• _What is needed_
Repeat the full listing, word for word.

• _Dataset extract_

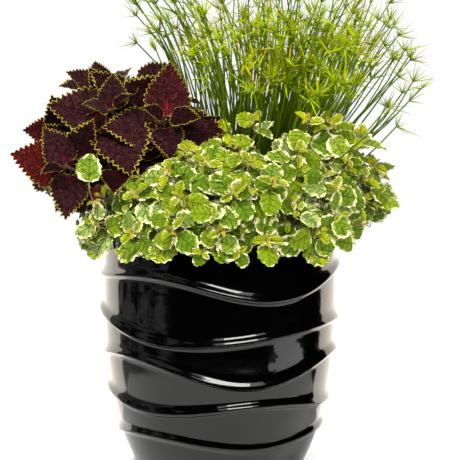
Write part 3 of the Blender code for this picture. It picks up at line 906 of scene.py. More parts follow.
coleus = {
    "blade": (0.064, 0.080), "stalk": 0.012, "stem": 0.0060, "bareFoot": 0.03, "rootDepth": 0.004,
    # how strongly leaves face the way their shoot does, how freely they roll and lean in degrees, the share
    # of a blade that keeps clear of the others, and the space kept free ahead of a leaf laid one by one
    "pull": 0.45, "roll": 18, "leanJitter": 10, "grip": 0.78, "ahead": 0.030,
    "skirt": ((-0.350, 0.500), (-0.285, 0.490), (-0.266, 0.412), (0, 0.405)), "crownSlope": 0.167,
    "crown": (
        (-0.330, 0.506), (-0.303, 0.542), (-0.290, 0.564), (-0.267, 0.585), (-0.245, 0.610), (-0.233, 0.632),
        (-0.210, 0.645), (-0.147, 0.643), (-0.074, 0.648), (-0.062, 0.629), (-0.050, 0.598), (-0.030, 0.583),
        (-0.007, 0.566), (0.006, 0.550),
    ),
    "sideShoots": 3, "sideStart": (0.100, 0.125), "sideReach": (0.050, 0.080), "sideDrop": (0.040, 0.075),
    "sidePairs": ((0.004, 0.50, 44, 0.7), (0.020, 0.88, 22, 0.3), (0.046, 1.0, 6, 0.0)),
    "leafSeed": 41, "stampSeed": 900,
    "root": Vector((-0.092, 0.014, soilTop)), "fan": 0.24,
    # distance below the tip, size, lift and age (1 is the newest) of each pair
    "pairs": (
        (0.004, 0.32, 50, 1.0), (0.014, 0.78, 30, 0.6), (0.034, 1.12, 14, 0.3),
        (0.064, 1.20, 2, 0.1), (0.104, 1.12, -8, 0.0), (0.150, 1.0, -14, 0.0),
    ),
    "pairsBehind": (
        (0.004, 0.22, 58, 1.0), (0.078, 0.95, -4, 0.0), (0.112, 1.0, -10, 0.0), (0.150, 1.0, -14, 0.0),
    ),
    # each shoot's tip, the way it faces, how far its first pair is turned, and its leaves' size
    "shoots": (
        ((-0.080, -0.078, 0.567), (0.10, -0.92, 0.38), 0, 1.0),
        ((-0.168, -0.054, 0.579), (-0.12, -0.88, 0.46), 12, 1.0),
        ((-0.242, -0.067, 0.491), (-0.40, -0.88, 0.22), 63, 1.0),
        ((-0.186, 0.045, 0.604), (-0.22, -0.50, 0.84), 40, 1.0),
        ((-0.128, 0.044, 0.604), (0.10, -0.50, 0.86), 5, 1.0),
        ((-0.252, 0.010, 0.536), (-0.40, -0.72, 0.55), 75, 1.0),
        ((-0.158, -0.100, 0.494), (0.00, -0.97, 0.22), 45, 0.9),
        ((-0.204, -0.070, 0.440), (-0.60, -0.78, 0.20), 20, 0.6),
        ((-0.196, 0.125, 0.556), (-0.40, 0.60, 0.70), 30, 1.0),
        ((-0.052, 0.006, 0.590), (0.30, -0.55, 0.78), 60, 1.0),
        ((-0.118, -0.036, 0.510), (-0.20, -0.90, 0.35), 80, 1.0),
    ),
    # leaves laid one by one on some shoots: distance below the shoot's tip, the leaf's tip, normal, age,
    # shade
    "placed": {
        0: (
            (0.030, (-0.074, -0.050, 0.649), (0.05, -0.93, 0.30), 0.2, 0.80),
            (0.030, (-0.073, -0.108, 0.510), (0.00, -0.88, 0.45), 0.1, 0.45),
            (0.011, (-0.114, -0.088, 0.586), (-0.10, -0.62, 0.78), 0.5, 0.30),
            (0.011, (-0.031, -0.088, 0.575), (0.10, -0.62, 0.78), 0.5, 0.30),
            (0.052, (0.007, -0.075, 0.556), (0.25, -0.80, 0.55), 0.0, 0.40),
            (0.052, (-0.170, -0.090, 0.562), (-0.05, -0.85, 0.55), 0.0, 0.50),
        ),
        1: (
            (0.026, (-0.163, -0.035, 0.630), (0.00, -0.90, 0.42), 0.3, 0.60),
            (0.010, (-0.204, -0.075, 0.594), (-0.20, -0.60, 0.75), 0.5, 0.45),
            (0.010, (-0.134, -0.060, 0.604), (-0.55, -0.35, 0.75), 0.5, 0.20),
            (0.042, (-0.263, -0.045, 0.586), (-0.10, -0.85, 0.50), 0.0, 0.62),
            (0.056, (-0.095, -0.012, 0.628), (0.15, -0.80, 0.55), 0.0, 0.10),
            (0.042, (-0.134, -0.125, 0.492), (0.02, -0.88, 0.50), 0.0, 0.50),
        ),
        2: (
            (0.030, (-0.268, -0.055, 0.548), (0.10, -0.90, 0.30), 0.2, 0.60),
            (0.046, (-0.195, -0.075, 0.562), (-0.30, -0.88, 0.35), 0.0, 0.25),
            (0.036, (-0.321, -0.055, 0.510), (-0.15, -0.93, 0.30), 0.0, 1.00),
            (0.010, (-0.272, -0.085, 0.488), (0.00, -0.45, 0.85), 0.5, 0.30),
            (0.010, (-0.213, -0.085, 0.500), (0.10, -0.50, 0.85), 0.5, 0.20),
            (0.030, (-0.233, -0.095, 0.417), (0.10, -0.88, 0.40), 0.0, 0.55),
            (0.052, (-0.261, -0.045, 0.419), (-0.50, -0.80, 0.30), 0.0, 0.50),
        ),
        3: (
            (0.020, (-0.236, 0.040, 0.628), (0.00, -0.60, 0.80), 0.1, 0.75),
            (0.030, (-0.247, 0.015, 0.610), (-0.10, -0.35, 0.90), 0.1, 0.40),
            (0.012, (-0.196, 0.075, 0.640), (0.00, -0.60, 0.80), 0.3, 0.55),
            (0.012, (-0.150, 0.020, 0.632), (0.00, -0.50, 0.85), 0.3, 0.65),
        ),
        4: (
            (0.020, (-0.068, 0.030, 0.638), (0.00, -0.70, 0.70), 0.1, 0.70),
        ),
        5: (
            (0.020, (-0.299, -0.020, 0.541), (-0.10, -0.90, 0.35), 0.1, 0.88),
            (0.026, (-0.258, -0.008, 0.590), (0.00, -0.90, 0.42), 0.1, 0.30),
        ),
        6: (
            (0.020, (-0.159, -0.140, 0.464), (0.00, -0.85, 0.50), 0.2, 0.15),
        ),
    },
    # each pair is for the valleys and the ridges of a leaf's relief: painted shade in the valleys and
    # painted light on the ridges, a painted purple sheen on the mauve leaves
    "colours": {
        "dark": ((0.0022, 0.0004, 0.0004), (0.019, 0.0040, 0.0046)),
        "mauve": ((0.0034, 0.0008, 0.0010), (0.050, 0.0148, 0.0168)),
        "wine": ((0.012, 0.0012, 0.0010), (0.105, 0.0085, 0.0065)),
        "veins": (0.060, 0.010, 0.020), "foot": (0.50, 0.010, 0.042),
        "edge": ((0.15, 0.13, 0.010), (0.50, 0.40, 0.045)), "newEdge": (0.42, 0.38, 0.05),
        "below": (0.10, 0.016, 0.028),
    },
    "stemColours": ((0.13, 0.07, 0.04), (0.08, 0.05, 0.03)),
}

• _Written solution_
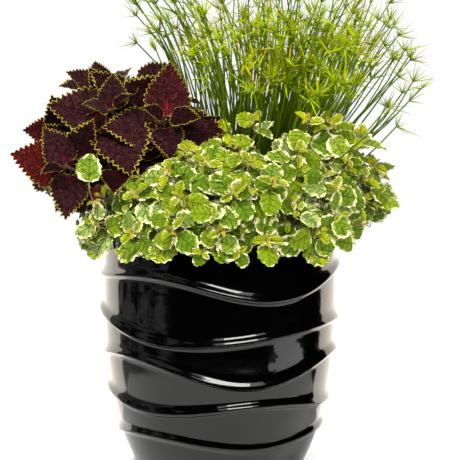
Write part 3 of the Blender code for this picture. It picks up at line 906 of scene.py. More parts follow.
coleus = {
    "blade": (0.064, 0.080), "stalk": 0.012, "stem": 0.0060, "bareFoot": 0.03, "rootDepth": 0.004,
    # how strongly leaves face the way their shoot does, how freely they roll and lean in degrees, the share
    # of a blade that keeps clear of the others, and the space kept free ahead of a leaf laid one by one
    "pull": 0.45, "roll": 18, "leanJitter": 10, "grip": 0.78, "ahead": 0.030,
    "skirt": ((-0.350, 0.500), (-0.285, 0.490), (-0.266, 0.412), (0, 0.405)), "crownSlope": 0.167,
    "crown": (
        (-0.330, 0.506), (-0.303, 0.542), (-0.290, 0.564), (-0.267, 0.585), (-0.245, 0.610), (-0.233, 0.632),
        (-0.210, 0.645), (-0.147, 0.643), (-0.074, 0.648), (-0.062, 0.629), (-0.050, 0.598), (-0.030, 0.583),
        (-0.007, 0.566), (0.006, 0.550),
    ),
    "sideShoots": 3, "sideStart": (0.100, 0.125), "sideReach": (0.050, 0.080), "sideDrop": (0.040, 0.075),
    "sidePairs": ((0.004, 0.50, 44, 0.7), (0.020, 0.88, 22, 0.3), (0.046, 1.0, 6, 0.0)),
    "leafSeed": 41, "stampSeed": 900,
    "root": Vector((-0.092, 0.014, soilTop)), "fan": 0.24,
    # distance below the tip, size, lift and age (1 is the newest) of each pair
    "pairs": (
        (0.004, 0.32, 50, 1.0), (0.014, 0.78, 30, 0.6), (0.034, 1.12, 14, 0.3),
        (0.064, 1.20, 2, 0.1), (0.104, 1.12, -8, 0.0), (0.150, 1.0, -14, 0.0),
    ),
    "pairsBehind": (
        (0.004, 0.22, 58, 1.0), (0.078, 0.95, -4, 0.0), (0.112, 1.0, -10, 0.0), (0.150, 1.0, -14, 0.0),
    ),
    # each shoot's tip, the way it faces, how far its first pair is turned, and its leaves' size
    "shoots": (
        ((-0.080, -0.078, 0.567), (0.10, -0.92, 0.38), 0, 1.0),
        ((-0.168, -0.054, 0.579), (-0.12, -0.88, 0.46), 12, 1.0),
        ((-0.242, -0.067, 0.491), (-0.40, -0.88, 0.22), 63, 1.0),
        ((-0.186, 0.045, 0.604), (-0.22, -0.50, 0.84), 40, 1.0),
        ((-0.128, 0.044, 0.604), (0.10, -0.50, 0.86), 5, 1.0),
        ((-0.252, 0.010, 0.536), (-0.40, -0.72, 0.55), 75, 1.0),
        ((-0.158, -0.100, 0.494), (0.00, -0.97, 0.22), 45, 0.9),
        ((-0.204, -0.070, 0.440), (-0.60, -0.78, 0.20), 20, 0.6),
        ((-0.196, 0.125, 0.556), (-0.40, 0.60, 0.70), 30, 1.0),
        ((-0.052, 0.006, 0.590), (0.30, -0.55, 0.78), 60, 1.0),
        ((-0.118, -0.036, 0.510), (-0.20, -0.90, 0.35), 80, 1.0),
    ),
    # leaves laid one by one on some shoots: distance below the shoot's tip, the leaf's tip, normal, age,
    # shade
    "placed": {
        0: (
            (0.030, (-0.074, -0.050, 0.649), (0.05, -0.93, 0.30), 0.2, 0.80),
            (0.030, (-0.073, -0.108, 0.510), (0.00, -0.88, 0.45), 0.1, 0.45),
            (0.011, (-0.114, -0.088, 0.586), (-0.10, -0.62, 0.78), 0.5, 0.30),
            (0.011, (-0.031, -0.088, 0.575), (0.10, -0.62, 0.78), 0.5, 0.30),
            (0.052, (0.007, -0.075, 0.556), (0.25, -0.80, 0.55), 0.0, 0.40),
            (0.052, (-0.170, -0.090, 0.562), (-0.05, -0.85, 0.55), 0.0, 0.50),
        ),
        1: (
            (0.026, (-0.163, -0.035, 0.630), (0.00, -0.90, 0.42), 0.3, 0.60),
            (0.010, (-0.204, -0.075, 0.594), (-0.20, -0.60, 0.75), 0.5, 0.45),
            (0.010, (-0.134, -0.060, 0.604), (-0.55, -0.35, 0.75), 0.5, 0.20),
            (0.042, (-0.263, -0.045, 0.586), (-0.10, -0.85, 0.50), 0.0, 0.62),
            (0.056, (-0.095, -0.012, 0.628), (0.15, -0.80, 0.55), 0.0, 0.10),
            (0.042, (-0.134, -0.125, 0.492), (0.02, -0.88, 0.50), 0.0, 0.50),
        ),
        2: (
            (0.030, (-0.268, -0.055, 0.548), (0.10, -0.90, 0.30), 0.2, 0.60),
            (0.046, (-0.195, -0.075, 0.562), (-0.30, -0.88, 0.35), 0.0, 0.25),
            (0.036, (-0.321, -0.055, 0.510), (-0.15, -0.93, 0.30), 0.0, 1.00),
            (0.010, (-0.272, -0.085, 0.488), (0.00, -0.45, 0.85), 0.5, 0.30),
            (0.010, (-0.213, -0.085, 0.500), (0.10, -0.50, 0.85), 0.5, 0.20),
            (0.030, (-0.233, -0.095, 0.417), (0.10, -0.88, 0.40), 0.0, 0.55),
            (0.052, (-0.261, -0.045, 0.419), (-0.50, -0.80, 0.30), 0.0, 0.50),
        ),
        3: (
            (0.020, (-0.236, 0.040, 0.628), (0.00, -0.60, 0.80), 0.1, 0.75),
            (0.030, (-0.247, 0.015, 0.610), (-0.10, -0.35, 0.90), 0.1, 0.40),
            (0.012, (-0.196, 0.075, 0.640), (0.00, -0.60, 0.80), 0.3, 0.55),
            (0.012, (-0.150, 0.020, 0.632), (0.00, -0.50, 0.85), 0.3, 0.65),
        ),
        4: (
            (0.020, (-0.068, 0.030, 0.638), (0.00, -0.70, 0.70), 0.1, 0.70),
        ),
        5: (
            (0.020, (-0.299, -0.020, 0.541), (-0.10, -0.90, 0.35), 0.1, 0.88),
            (0.026, (-0.258, -0.008, 0.590), (0.00, -0.90, 0.42), 0.1, 0.30),
        ),
        6: (
            (0.020, (-0.159, -0.140, 0.464), (0.00, -0.85, 0.50), 0.2, 0.15),
        ),
    },
    # each pair is for the valleys and the ridges of a leaf's relief: painted shade in the valleys and
    # painted light on the ridges, a painted purple sheen on the mauve leaves
    "colours": {
        "dark": ((0.0022, 0.0004, 0.0004), (0.019, 0.0040, 0.0046)),
        "mauve": ((0.0034, 0.0008, 0.0010), (0.050, 0.0148, 0.0168)),
        "wine": ((0.012, 0.0012, 0.0010), (0.105, 0.0085, 0.0065)),
        "veins": (0.060, 0.010, 0.020), "foot": (0.50, 0.010, 0.042),
        "edge": ((0.15, 0.13, 0.010), (0.50, 0.40, 0.045)), "newEdge": (0.42, 0.38, 0.05),
        "below": (0.10, 0.016, 0.028),
    },
    "stemColours": ((0.13, 0.07, 0.04), (0.08, 0.05, 0.03)),
}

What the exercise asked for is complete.